Any communication addressed from one party to the other relating to these General Conditions of Sale must be sent in writing (by hand, email, fax or priority mail) to the registered office of each party, where each one provides their address for service.
- Declaration according to Legislative Decree 231/01
The Customer declares that he/she is aware of the prescriptions contained in the Code of Ethics (the "Code of Ethics") adopted by LEHVOSS Italia S.r.l. (which can be consulted and downloaded from the website www.lehvoss.it), which is considered an integral and substantial part of the contractual conditions of purchase, and declares that he/she accepts them in full and specifically pursuant to and in accordance with Articles 1341-1342 of the Civil Code, refraining from conduct contrary to them.

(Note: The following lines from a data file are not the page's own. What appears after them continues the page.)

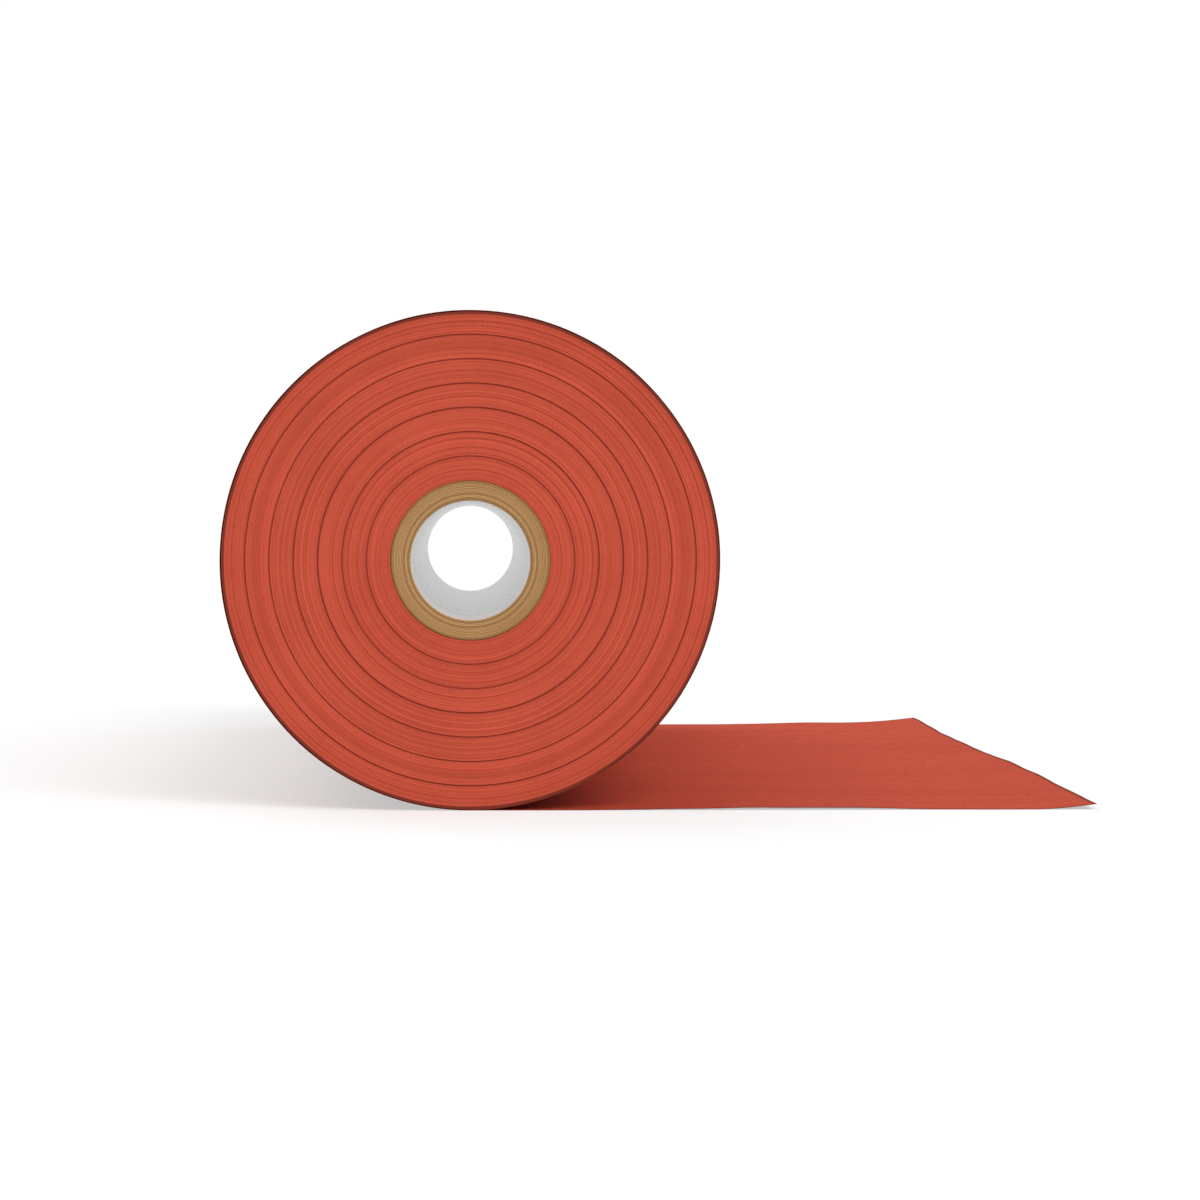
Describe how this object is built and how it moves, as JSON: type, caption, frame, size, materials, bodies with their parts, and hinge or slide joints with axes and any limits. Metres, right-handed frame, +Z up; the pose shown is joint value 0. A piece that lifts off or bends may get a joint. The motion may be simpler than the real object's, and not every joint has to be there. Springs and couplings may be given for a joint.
{
  "type": "roll of rosin paper",
  "caption": "Roll of red rosin building paper wound on a paperboard core, lying on its side, with its free end let out flat along the floor.",
  "frame": {"origin": "on the roll's axis, at the centre of the core's bore, halfway along the roll", "axes": "+Z up from the floor that the roll lies on, +Y along the roll's axis from the front end to the back end, +X the way the free end of the paper is let out"},
  "size_m": [0.4192, 0.9144, 0.2386],
  "materials": {
    "rosin_paper": "matte",
    "core_board": "matte"
  },
  "bodies": {
    "root": {"paper_web": "rosin_paper", "core_tube": "core_board"}
  },
  "joints": []
}
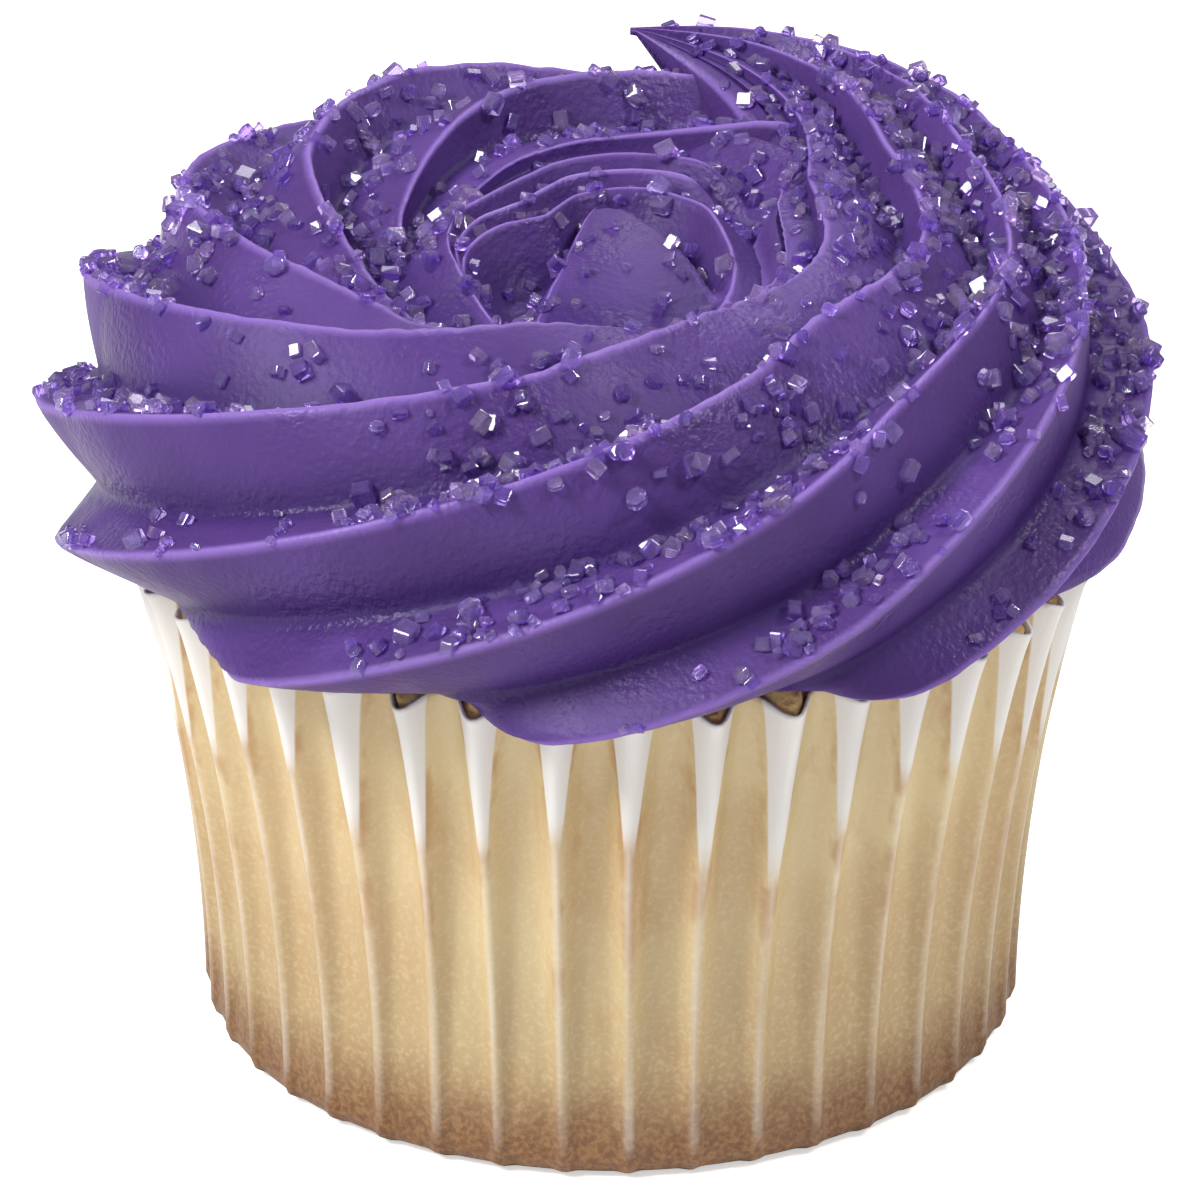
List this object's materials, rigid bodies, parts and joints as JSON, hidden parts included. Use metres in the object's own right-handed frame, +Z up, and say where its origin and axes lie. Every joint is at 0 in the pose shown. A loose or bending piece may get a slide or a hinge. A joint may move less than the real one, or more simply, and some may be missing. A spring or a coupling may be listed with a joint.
{
  "type": "cupcake",
  "caption": "Round sponge cupcake in a fluted paper case, topped with a twisted ring of star-piped icing that ends in a pulled tail.",
  "frame": {"origin": "centre of the paper case's flat underside", "axes": "+Z up along the case's axis, -Y towards the front of the swirl; the tail of the icing is at the back"},
  "size_m": [0.0655, 0.0659, 0.0525],
  "materials": {
    "paper": "matt, greased by the cake it holds",
    "sponge": "fine open crumb",
    "buttercream": "satin, moist"
  },
  "bodies": {
    "root": {"paper_case": "paper", "cake": "sponge", "icing": "buttercream"}
  },
  "joints": []
}
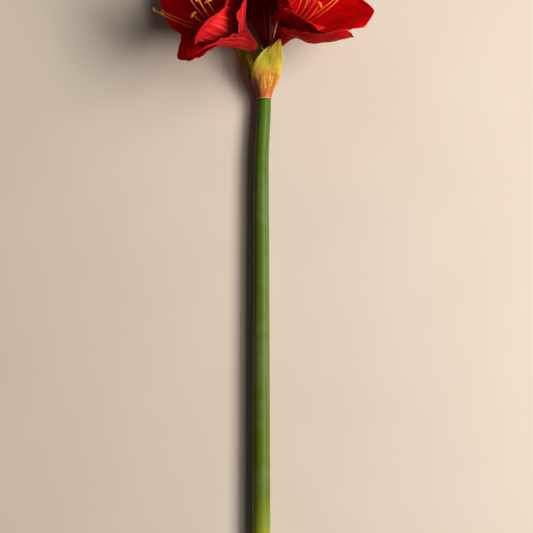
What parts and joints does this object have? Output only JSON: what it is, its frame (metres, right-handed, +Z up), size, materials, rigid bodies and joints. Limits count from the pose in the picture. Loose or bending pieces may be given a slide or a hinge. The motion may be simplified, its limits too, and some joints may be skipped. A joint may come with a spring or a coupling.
{
  "type": "amaryllis stem",
  "caption": "Cut amaryllis stem lying down: a long hollow green scape, a papery spathe at its head, and wide red trumpet blooms with curved orange stamens.",
  "frame": {"origin": "middle of the lying flower's footprint, on the surface that it lies on", "axes": "+Y along the scape towards the blooms, +X to the right seen from above with the blooms up, +Z up"},
  "size_m": [0.2376, 0.6662, 0.1456],
  "materials": {
    "scape_green": "smooth waxy green plant skin with a pale bloom, satin",
    "pedicel_green": "smooth green plant skin, satin",
    "spathe": "papery bract, yellow-green above and brown-orange with long fibres at its base, matte",
    "petal_red": "deep red velvety petal, lighter coral on its outer face, satin",
    "stamen_orange": "orange filament, rose at its root, with a matte yellow-orange pollen sac",
    "pistil_rose": "rose-red style with a paler stigma, satin"
  },
  "bodies": {
    "root": {"scape": "scape_green", "spathe_front": "spathe", "spathe_rear": "spathe", "pedicel_left": "pedicel_green", "pedicel_right": "pedicel_green", "pedicel_centre": "pedicel_green", "perianth_left": "petal_red", "perianth_right": "petal_red", "perianth_centre": "petal_red", "stamens_left": "stamen_orange", "stamens_right": "stamen_orange", "stamens_centre": "stamen_orange", "pistil_left": "pistil_rose", "pistil_right": "pistil_rose", "pistil_centre": "pistil_rose"}
  },
  "joints": []
}
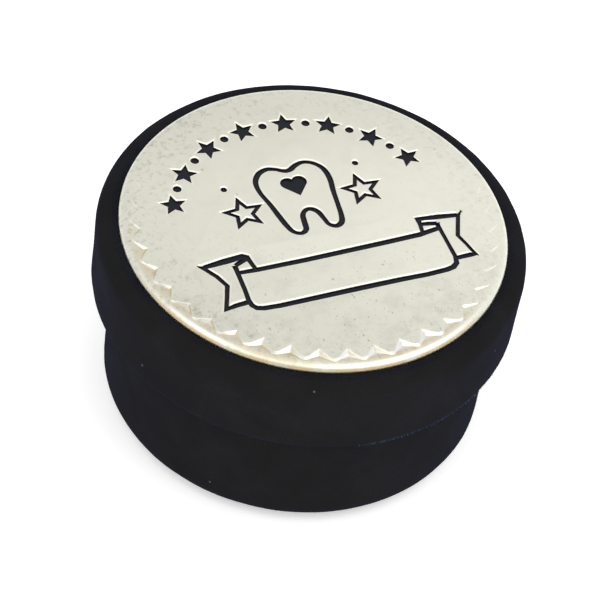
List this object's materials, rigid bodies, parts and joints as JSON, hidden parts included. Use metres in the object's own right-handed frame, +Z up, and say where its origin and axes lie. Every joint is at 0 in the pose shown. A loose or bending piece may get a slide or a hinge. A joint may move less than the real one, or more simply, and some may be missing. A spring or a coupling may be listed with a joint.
{
  "type": "baby tooth box",
  "caption": "Small round velvet keepsake box with a lift-off lid, a stamped pewter plate on top and satin cushions inside.",
  "frame": {"origin": "centre of the round base, on the floor", "axes": "+Z up through the middle of the lid; +X along the direction in which the plate reads, +Y towards the top of its design"},
  "size_m": [0.05, 0.05, 0.027],
  "materials": {
    "moulded_shell": "matte",
    "navy_velvet": "matte",
    "felt": "matte",
    "lining_card": "satin",
    "ivory_satin": "satin",
    "foam": "matte",
    "grey_card": "matte",
    "tape": "matte",
    "pewter": "satin"
  },
  "bodies": {
    "base": {"base_cup": "moulded_shell", "base_velvet": "navy_velvet", "base_sole": "felt", "base_lining": "lining_card", "base_pad_cover": "ivory_satin", "base_pad_foam": "foam", "base_pad_card": "grey_card"},
    "lid": {"lid_cap": "moulded_shell", "lid_velvet": "navy_velvet", "lid_pad_cover": "ivory_satin", "lid_pad_foam": "foam", "lid_pad_card": "grey_card", "plate_tape": "tape", "pewter_plate": "pewter"}
  },
  "joints": [
    {"name": "lid_lift", "type": "slide", "parent": "base", "child": "lid", "axis": [0, 0, 1], "range_m": [0, 0.03]}
  ]
}
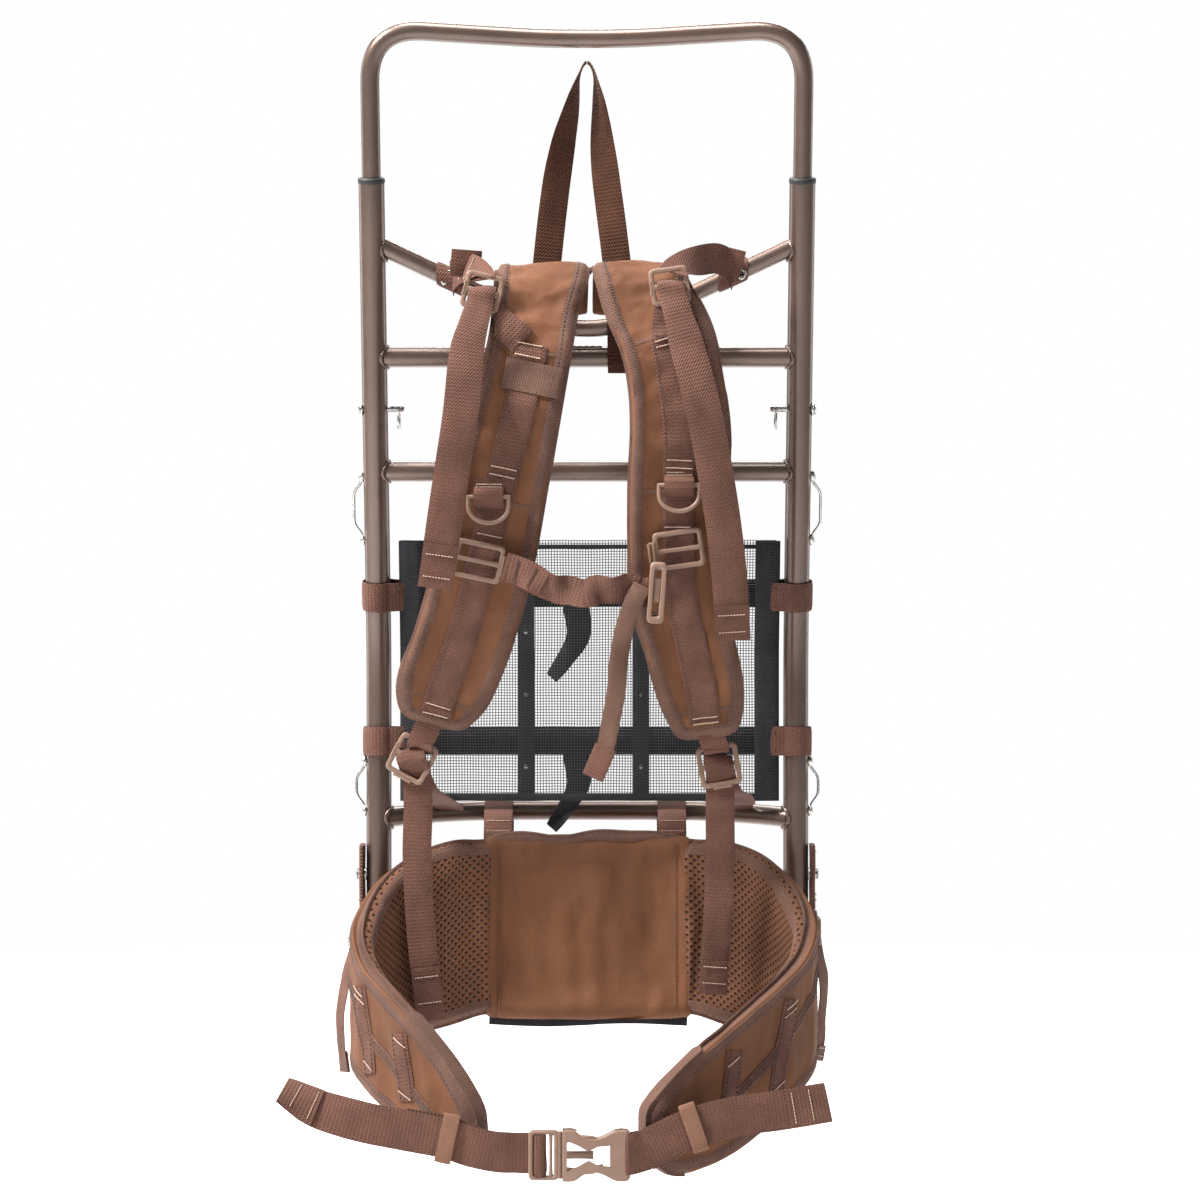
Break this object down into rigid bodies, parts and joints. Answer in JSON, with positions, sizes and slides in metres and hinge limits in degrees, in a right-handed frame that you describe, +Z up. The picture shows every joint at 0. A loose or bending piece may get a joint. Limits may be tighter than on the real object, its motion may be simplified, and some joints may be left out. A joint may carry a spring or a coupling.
{
  "type": "external pack frame",
  "caption": "External pack frame: bent tube ladder frame with a telescoping top bar, mesh back panel, shoulder harness and padded hip belt, hung by its haul loop.",
  "frame": {"origin": "the top of the haul loop, which the pack hangs from, in the middle of the frame", "axes": "+Z up along the lower uprights, -Y towards the wearer, +X to the right of someone facing the harness"},
  "size_m": [0.4691, 0.2973, 0.9667],
  "materials": {
    "coated_tube": "bronze brown metallic powder coat, satin",
    "steel": "bright wire and pins",
    "hardware": "tan moulded nylon",
    "black_plastic": "black moulded plastic",
    "stay_metal": "black painted flat bar",
    "back_mesh": "black vinyl coated open mesh",
    "webbing": "taupe brown woven webbing",
    "cloth": "coyote brown woven pack cloth",
    "spacer": "brown three dimensional spacer mesh"
  },
  "bodies": {
    "frame": {"upright_left": "coated_tube", "upright_right": "coated_tube", "foot_cap_left": "black_plastic", "foot_cap_right": "black_plastic", "collar_left": "black_plastic", "collar_right": "black_plastic", "yoke_bar": "coated_tube", "crossbar_upper": "coated_tube", "crossbar_middle": "coated_tube", "crossbar_lower": "coated_tube", "crossbar_bottom": "coated_tube", "lash_loop_upper_left": "steel", "lash_loop_upper_right": "steel", "lash_loop_lower_left": "steel", "lash_loop_lower_right": "steel", "clevis_pin_upper_left": "steel", "clevis_pin_upper_right": "steel", "clevis_pin_lower_left": "steel", "clevis_pin_lower_right": "steel", "mesh_panel": "back_mesh", "stay_left": "stay_metal", "stay_right": "stay_metal", "panel_strap_upper": "webbing", "panel_strap_lower": "webbing", "haul_loop": "webbing", "shoulder_pad_left": "cloth", "shoulder_pad_right": "cloth", "lifter_strap_left": "webbing", "lifter_strap_right": "webbing", "lower_strap_left": "webbing", "lower_strap_right": "webbing", "belt_wing_left": "spacer", "belt_wing_right": "spacer", "belt_hanger_left": "webbing", "belt_hanger_right": "webbing", "stabiliser_left": "webbing", "stabiliser_right": "webbing", "belt_webbing_left": "webbing", "belt_webbing_right": "webbing", "belt_keeper_left": "hardware", "belt_keeper_right": "hardware", "lumbar_pad": "cloth", "buckle_female": "hardware"},
    "extension": {"extension_bar": "coated_tube"},
    "ring_left": {"split_ring_left": "steel"},
    "ring_right": {"split_ring_right": "steel"},
    "d_ring_left": {"d_ring_left": "hardware"},
    "d_ring_right": {"d_ring_right": "hardware"},
    "slider_left": {"sternum_slider_left": "hardware", "sternum_strap": "webbing"},
    "slider_right": {"sternum_slider_right": "hardware", "sternum_buckle": "hardware"},
    "pad_lock_left": {"pad_buckle_left": "hardware"},
    "pad_lock_right": {"pad_buckle_right": "hardware"},
    "lifter_lock_left": {"lifter_buckle_left": "hardware"},
    "lifter_lock_right": {"lifter_buckle_right": "hardware"},
    "buckle_tongue": {"buckle_male": "hardware"},
    "upper_prong": {"prong_upper": "hardware"},
    "lower_prong": {"prong_lower": "hardware"}
  },
  "joints": [
    {"name": "extension_slide", "type": "slide", "parent": "frame", "child": "extension", "axis": [0, -0.2419, 0.9703], "range_m": [0, 0.12]},
    {"name": "ring_swing_left", "type": "hinge", "parent": "frame", "child": "ring_left", "pos_m": [-0.1644, 0.0375, -0.29745], "axis": [0, 0.9703, 0.2419], "range_deg": [-60, 20]},
    {"name": "ring_swing_right", "type": "hinge", "parent": "frame", "child": "ring_right", "pos_m": [0.1644, 0.0375, -0.29745], "axis": [0, 0.9703, 0.2419], "range_deg": [-20, 60]},
    {"name": "d_ring_swing_left", "type": "hinge", "parent": "frame", "child": "d_ring_left", "pos_m": [-0.083, -0.056, -0.377], "axis": [-1, 0, 0], "range_deg": [0, 40]},
    {"name": "d_ring_swing_right", "type": "hinge", "parent": "frame", "child": "d_ring_right", "pos_m": [0.078, -0.059, -0.367], "axis": [-1, 0, 0], "range_deg": [0, 40]},
    {"name": "sternum_slide_left", "type": "slide", "parent": "frame", "child": "slider_left", "axis": [0.2156, -0.2053, 0.9547], "range_m": [-0.025, 0.005]},
    {"name": "sternum_slide_right", "type": "slide", "parent": "slider_left", "child": "slider_right", "axis": [-0.9941, -0.0231, 0.106], "range_m": [-0.006, 0.002]},
    {"name": "pad_lock_tilt_left", "type": "hinge", "parent": "frame", "child": "pad_lock_left", "pos_m": [-0.14349, 0.006, -0.58687], "axis": [-0.8829, 0, 0.4695], "range_deg": [0, 35]},
    {"name": "pad_lock_tilt_right", "type": "hinge", "parent": "frame", "child": "pad_lock_right", "pos_m": [0.11122, 0.008, -0.59124], "axis": [-0.9848, 0, -0.1736], "range_deg": [0, 35]},
    {"name": "lifter_lock_tilt_left", "type": "hinge", "parent": "frame", "child": "lifter_lock_left", "pos_m": [-0.09139, -0.059, -0.21758], "axis": [-0.9703, 0, 0.2419], "range_deg": [0, 12]},
    {"name": "lifter_lock_tilt_right", "type": "hinge", "parent": "frame", "child": "lifter_lock_right", "pos_m": [0.07195, -0.0585, -0.21286], "axis": [-0.9903, 0, -0.1392], "range_deg": [0, 12]},
    {"name": "buckle_release", "type": "slide", "parent": "frame", "child": "buckle_tongue", "axis": [-1, 0, 0], "range_m": [0, 0.03]},
    {"name": "prong_squeeze", "type": "hinge", "parent": "buckle_tongue", "child": "upper_prong", "pos_m": [-0.0206, -0.146, -0.906], "axis": [0, 1, 0], "range_deg": [0, 6], "stiffness_Nm_per_rad": 0.03},
    {"name": "prong_squeeze_lower", "type": "hinge", "parent": "buckle_tongue", "child": "lower_prong", "pos_m": [-0.0206, -0.146, -0.93], "axis": [0, -1, 0], "range_deg": [0, 6], "stiffness_Nm_per_rad": 0.03}
  ],
  "couplings": [
    {"joint": "sternum_slide_right", "follows": "sternum_slide_left", "ratio": 0.2169},
    {"joint": "prong_squeeze_lower", "follows": "prong_squeeze", "ratio": 1}
  ]
}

Failure by the Customer to comply with the commitment assumed in this article determines a serious breach of the purchase order and constitutes grounds for legal termination thereof pursuant to and for the purposes of Article 1456 of the Civil Code.
The Customer acknowledges that LEHVOSS Italia S.r.l. has adopted an Organisation, Management and Control Model (which can be consulted and downloaded from the website www.lehvoss.it), in application of Legislative Decree 231/01 and subsequent amendments and additions (the "231 Model"), which it declares having read.
The Customer undertakes, to all effects of law, to perform its activities in compliance with the principles indicated in the "231 Model" and, in general, in compliance with the laws in force of the general principles of fairness and transparency.
In the event of breach of the obligations under this article by the Customer, LEHVOSS Italia S.r.l. reserves the right to withdraw from the purchase order, without prejudice to any claim for damages.